Chiny: Atak na obiekty policyjne i rządowe po zabójstwie dziewczynki i jej wujka
W sobotę 28 czerwca w miejscowości Weng'an położonej w chińskiej prowincji Guizhou doszło zakrojonych na szeroką skalę zamieszek po śmierci 15-letniej dziewczynki i jej wujka. Tysiące rozgniewanych mieszkańców okrążyło i spaliło miejscowe posterunki policji i biura Komunistycznej Partii Chin. Spalono również ponad 20 policyjnych i rządowych samochodów. W zamieszkach uczestniczyła oprócz dorosłych również młodzież ucząca się wraz z zamordowaną piętnastolatką.

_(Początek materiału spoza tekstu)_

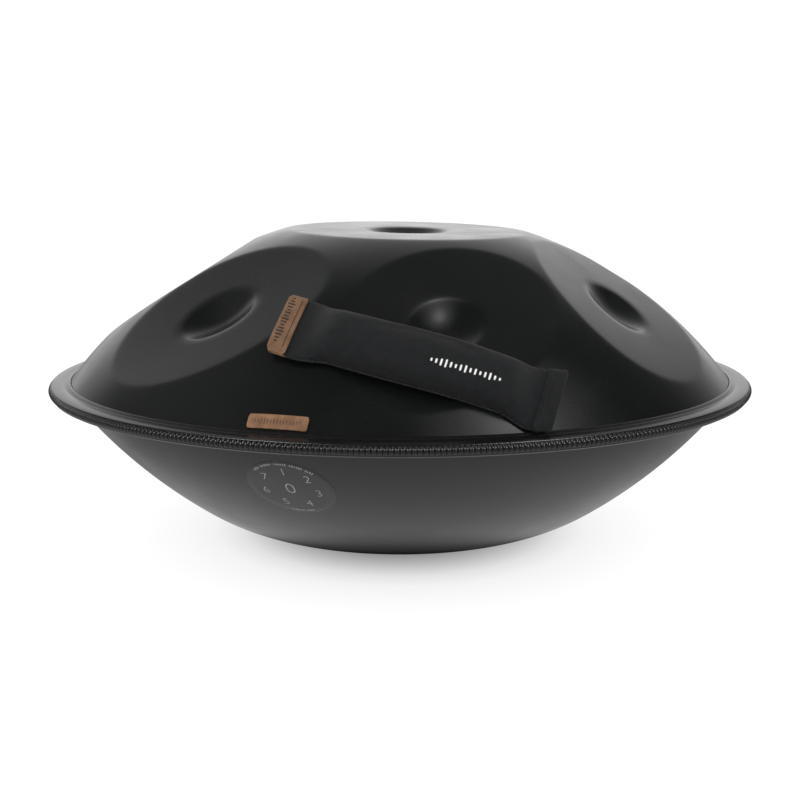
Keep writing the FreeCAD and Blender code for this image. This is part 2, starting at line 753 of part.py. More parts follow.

Ciało dziewczynki znaleziono w rzece – policja podała, że odebrała sobie życie skacząc z mostu. Okazało się jednak, że została zgwałcona i zamordowana przez syna prominentnego działacza Partii (według innych źródeł syna szefa policji). Wujek dziewczynki, nauczyciel w miejscowej szkole średniej poszedł na komisariat domagając się przeprowadzenia śledztwa w sprawie i dokonania autopsji zwłok. Został pobity na śmierć przez funkcjonariuszy policji.